Set down, exactly as written, only the lines starting with the one that holds "const print = new THREE.Group();" and ending with the one that holds "in imported if".

%%

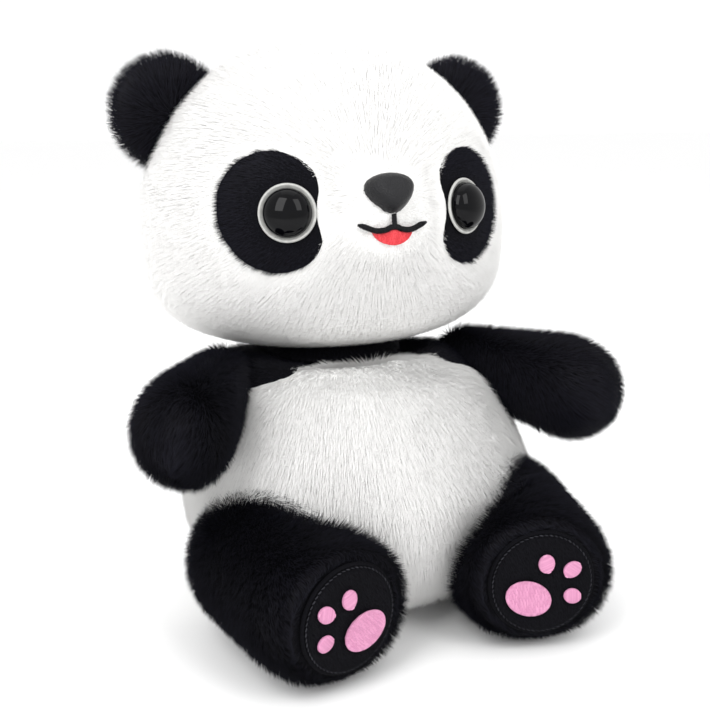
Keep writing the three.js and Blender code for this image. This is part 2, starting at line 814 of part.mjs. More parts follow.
function limbPieces({ pivot, along, axis, range, sizes, obstacles, end }) {
  const frame = limbFrame(pivot, along);
  const path = sweepAngles(range)
    .flatMap((angle) => obstacles.map((solid) => turnedAbout(solid, pivot, axis, -angle)))
    .reduce((all, one) => all.add(one));
  const limb = (inset, around) => {
    const whole = solidFrom(limbGeometry({ ...sizes, inset, around }).applyMatrix4(frame));
    if (!end) return whole;
    const tip = end.point.clone().addScaledVector(end.outward, -inset);
    return whole.intersect(halfSpace(end.outward.clone().negate(), tip));
  };
  return {
    cover: limb(0, faces.limb).subtract(path).subtract(limb(fabric, faces.limbCore)),
    stuffing: limb(fabric + 2 * gap, faces.limbCore).subtract(path),
  };
}

function solePatchGeometry() {
  const { radius, thickness, bevel } = sole;
  return revolved([
    [0, 0],
    [radius, 0],
    [radius, thickness - bevel],
    [radius - bevel, thickness],
    [0, thickness],
  ], faces.sole);
}

function soleSeamGeometry() {
  const { radius, thickness, seamWidth, seamHeight } = sole;
  const outer = radius + gap + seamWidth;
  return revolved([
    [radius + gap, gap],
    [outer, gap],
    [outer, seamHeight],
    [radius + gap, thickness],
    [radius + gap, gap],
  ], faces.sole);
}

function padGeometry({ halfLength, halfWidth }, turn) {
  const inset = embroidery * embroideryEdge.inset;
  const slope = embroidery * embroideryEdge.slope;
  const shape = ellipseShape(0, 0, halfLength - inset, halfWidth - inset, faces.pad);
  return new THREE.ExtrudeGeometry(shape, {
    depth: embroidery - slope,
    bevelThickness: slope,
    bevelSize: inset,
    bevelSegments: 1,
  }).rotateZ(THREE.MathUtils.degToRad(turn));
}

for (const { name, sign } of sides) {
  const legTurn = THREE.MathUtils.degToRad(leg.inward);
  const hip = new THREE.Vector3(sign * leg.hipX, leg.hipY, leg.rootRadius + leg.clearance);
  const foot = new THREE.Vector3(
    hip.x - sign * leg.length * Math.sin(legTurn),
    hip.y - leg.length * Math.cos(legTurn),
    leg.footRadius + leg.clearance,
  );
  const legAlong = foot.clone().sub(hip).normalize();
  const legSizes = {
    rootRadius: leg.rootRadius,
    tipRadius: leg.footRadius,
    length: foot.distanceTo(hip),
    flatten: leg.flatten,
  };
  const legClearance = jointGap + sagOf(leg.rootRadius * leg.flatten, faces.limb);
  const legWithRoom = solidFrom(
    limbGeometry({ ...legSizes, inset: -legClearance, around: faces.limb })
      .applyMatrix4(limbFrame(hip, legAlong)),
  );

  const armTurn = THREE.MathUtils.degToRad(arm.outward);
  const armDrop = THREE.MathUtils.degToRad(arm.droop);
  const armAlong = unit(
    sign * Math.sin(armTurn) * Math.cos(armDrop),
    -Math.cos(armTurn) * Math.cos(armDrop),
    -Math.sin(armDrop),
  );
  const armGroup = new THREE.Group();
  const shoulder = new THREE.Vector3(sign * arm.shoulderX, arm.shoulderY, arm.shoulderHeight);
  const armAxis = new THREE.Vector3().crossVectors(armAlong, upward).normalize();
  joints.push(
    hinge(`${name}_arm_raise`, 'torso', `${name}_arm`, shoulder, armAxis, reach.armRaise),
  );
  const armParts = limbPieces({
    pivot: shoulder,
    along: armAlong,
    axis: armAxis,
    range: reach.armRaise,
    sizes: { rootRadius: arm.rootRadius, tipRadius: arm.pawRadius, length: arm.length },
    obstacles: [torsoWithRoom, headRoom, legWithRoom],
  });
  armGroup.add(
    piece(`${name}_arm_cover`, armParts.cover, 'blackPlush'),
    piece(`${name}_arm_stuffing`, armParts.stuffing, 'stuffing'),
  );

  const soleTurn = THREE.MathUtils.degToRad(leg.soleTurn);
  const soleOut = unit(-sign * Math.sin(soleTurn), -Math.cos(soleTurn), 0);
  const soleCentre = foot.clone().addScaledVector(soleOut, leg.soleInset);
  const legGroup = new THREE.Group();
  const legAxis = new THREE.Vector3().crossVectors(legAlong, upward).normalize();
  joints.push(hinge(`${name}_leg_raise`, 'torso', `${name}_leg`, hip, legAxis, reach.legRaise));
  const legParts = limbPieces({
    pivot: hip,
    along: legAlong,
    axis: legAxis,
    range: reach.legRaise,
    sizes: legSizes,
    obstacles: [torsoWithRoom],
    end: { point: soleCentre, outward: soleOut },
  });
  const print = new THREE.Group();
  limbFrame(soleCentre.addScaledVector(soleOut, gap), soleOut)
    .decompose(print.position, print.quaternion, print.scale);
  print.add(
    piece(`${name}_sole_patch`, solePatchGeometry(), 'shortPile'),
    piece(`${name}_sole_seam`, soleSeamGeometry(), 'blackThread'),
  );
  const padSeat = sole.thickness + gap + embroidery * embroideryEdge.slope;
  for (const pad of pads) {
    const turn = sign > 0 ? pad.turn : 180 - pad.turn;
    const mesh = piece(`${name}_${pad.name}`, padGeometry(pad, turn), 'pinkThread');
    mesh.position.set(sign * pad.outward, pad.up, padSeat);
    print.add(mesh);
  }
  legGroup.add(
    piece(`${name}_leg_cover`, legParts.cover, 'blackPlush'),
    piece(`${name}_leg_stuffing`, legParts.stuffing, 'stuffing'),
    print,
  );
  torsoGroup.add(armGroup, legGroup);
}

torsoGroup.add(neckGroup);
torsoGroup.userData.joints = joints;

export default torsoGroup;
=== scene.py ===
import json
import math

import bmesh
import bpy
import numpy as np
from mathutils import Matrix, Vector
from mathutils.bvhtree import BVHTree


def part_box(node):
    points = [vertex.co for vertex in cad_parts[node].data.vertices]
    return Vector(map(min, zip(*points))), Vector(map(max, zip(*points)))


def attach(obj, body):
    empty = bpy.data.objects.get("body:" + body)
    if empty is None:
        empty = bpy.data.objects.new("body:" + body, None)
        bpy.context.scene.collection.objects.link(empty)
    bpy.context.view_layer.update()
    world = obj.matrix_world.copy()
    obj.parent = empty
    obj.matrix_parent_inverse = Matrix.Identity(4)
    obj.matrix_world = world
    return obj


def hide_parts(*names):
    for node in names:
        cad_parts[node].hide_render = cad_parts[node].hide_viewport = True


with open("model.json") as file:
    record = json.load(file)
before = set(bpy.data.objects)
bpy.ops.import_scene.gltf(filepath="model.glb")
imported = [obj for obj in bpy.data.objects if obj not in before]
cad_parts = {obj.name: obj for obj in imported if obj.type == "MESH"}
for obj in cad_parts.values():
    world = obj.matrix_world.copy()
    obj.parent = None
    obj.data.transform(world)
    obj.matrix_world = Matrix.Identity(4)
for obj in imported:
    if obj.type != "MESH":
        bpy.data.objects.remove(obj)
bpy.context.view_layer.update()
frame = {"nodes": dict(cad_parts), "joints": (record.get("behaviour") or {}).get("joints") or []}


# ---------------------------------------------------------------- Torso
# The body is one bag of knitted plush, white in front and behind, with a black yoke sewn in
# round the shoulders. It is turned, stuffed hard through the back seam and closed by hand.

hinges = {joint["name"]: joint for joint in frame["joints"]}
sides = (("left", 1), ("right", -1))

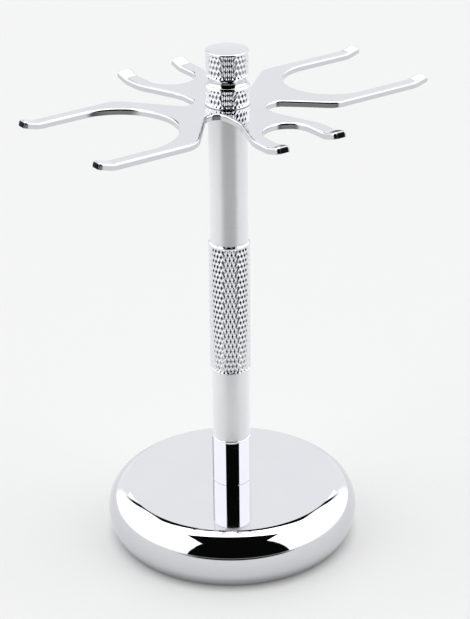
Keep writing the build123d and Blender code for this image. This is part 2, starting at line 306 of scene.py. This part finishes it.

%%

Solution:
  const print = new THREE.Group();
  limbFrame(soleCentre.addScaledVector(soleOut, gap), soleOut)
    .decompose(print.position, print.quaternion, print.scale);
  print.add(
    piece(`${name}_sole_patch`, solePatchGeometry(), 'shortPile'),
    piece(`${name}_sole_seam`, soleSeamGeometry(), 'blackThread'),
  );
  const padSeat = sole.thickness + gap + embroidery * embroideryEdge.slope;
  for (const pad of pads) {
    const turn = sign > 0 ? pad.turn : 180 - pad.turn;
    const mesh = piece(`${name}_${pad.name}`, padGeometry(pad, turn), 'pinkThread');
    mesh.position.set(sign * pad.outward, pad.up, padSeat);
    print.add(mesh);
  }
  legGroup.add(
    piece(`${name}_leg_cover`, legParts.cover, 'blackPlush'),
    piece(`${name}_leg_stuffing`, legParts.stuffing, 'stuffing'),
    print,
  );
  torsoGroup.add(armGroup, legGroup);
}

torsoGroup.add(neckGroup);
torsoGroup.userData.joints = joints;

export default torsoGroup;
=== scene.py ===
import json
import math

import bmesh
import bpy
import numpy as np
from mathutils import Matrix, Vector
from mathutils.bvhtree import BVHTree


def part_box(node):
    points = [vertex.co for vertex in cad_parts[node].data.vertices]
    return Vector(map(min, zip(*points))), Vector(map(max, zip(*points)))


def attach(obj, body):
    empty = bpy.data.objects.get("body:" + body)
    if empty is None:
        empty = bpy.data.objects.new("body:" + body, None)
        bpy.context.scene.collection.objects.link(empty)
    bpy.context.view_layer.update()
    world = obj.matrix_world.copy()
    obj.parent = empty
    obj.matrix_parent_inverse = Matrix.Identity(4)
    obj.matrix_world = world
    return obj


def hide_parts(*names):
    for node in names:
        cad_parts[node].hide_render = cad_parts[node].hide_viewport = True


with open("model.json") as file:
    record = json.load(file)
before = set(bpy.data.objects)
bpy.ops.import_scene.gltf(filepath="model.glb")
imported = [obj for obj in bpy.data.objects if obj not in before]
cad_parts = {obj.name: obj for obj in imported if obj.type == "MESH"}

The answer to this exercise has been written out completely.